動きやすさ――殺しやすさを重視して、山縣は外出時は帯刀していない。けれど短剣の扱いには慣れている。だから他の軍人よりは早く、その上鍛え上げられた動きだった。

 だがその手首を、きつく晴親が握って制する。血のついた晴親の骨張った指先が、ギリギリと山縣の手首を捻り上げる。

 動かなくなった己の手首を、驚いて山縣が見た。力を込めても震えるだけだ。

「……まさか力押しで軍人の俺が……」
「外交官だけど、一応私だって侍だからね」
「……俺を殺しに来たのか?」

 最早それ以外考えられないと状況から判断して、山縣は眉を顰めたまま呟いた。
 羽染晴親は、ただの文民だとは思えない。

 暗殺の件に関係しての問題なのかは分からないが、考えてもみれば元々羽染晴親は会津の人間なのだから、あちらから山縣を屠るという指令が出ていてもおかしい事はない。

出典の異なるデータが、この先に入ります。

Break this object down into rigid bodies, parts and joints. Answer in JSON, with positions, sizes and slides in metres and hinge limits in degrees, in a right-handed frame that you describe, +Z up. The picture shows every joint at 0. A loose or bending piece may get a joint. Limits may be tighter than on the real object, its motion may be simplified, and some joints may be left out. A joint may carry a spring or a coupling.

「まさか。今はちょっと正当防衛してるけど、私はただ山縣君をお食事に誘っているだけなんだけどな」
「……食事……」
「ゆっくり話をしよう。私、結構君の事が気に入ったんだ。直感が大部分だから、これからもう少し話してみないと分からないけどね」
「この状況で食事なんて――」
「出来ない事は無い。確かに食べる時はちょっと腕痛いかも知れないけど、ほら、私は両手利きだから。さ、そろそろ遊ぶのは終わりだ。ナイフをしまって。行くよ」
「――……警察にですか?」
「だから、食事」
「……」

 山縣は続ける言葉を見失って、ただ何となく、ああ詰んだなとそんな気がして、言われたとおりにナイフを下ろした。しまってから、今度は、軍服から簡易応急セットを取り出す。

「腕を出して下さい」
「え、ああ」

 驚いたような顔をした羽染が、それから柔和に笑った。

「有難う、山縣君」
「……」
「元々私が悪ふざけをしたから、驚いて撃っちゃったって事だろ? 気にしないで」

 腕の少し上部の位置を圧迫して止血していると、晴親が言う。
 その言葉こそ冗談だろうと山縣は溜息を漏らす。

 静かに傷口へと、銃弾の破片などが残っていても溶かす消毒液をかけ、簡易縫い止めテープを貼り付けた。その上から包帯を巻いて、短時間ながら完璧に処置をする。そして痛み止めの錠剤を晴親に手渡した。

「山縣君、手慣れてるね」
「……」

 幼い頃、母と共に各地を転々としていた時に身につけた技術だった。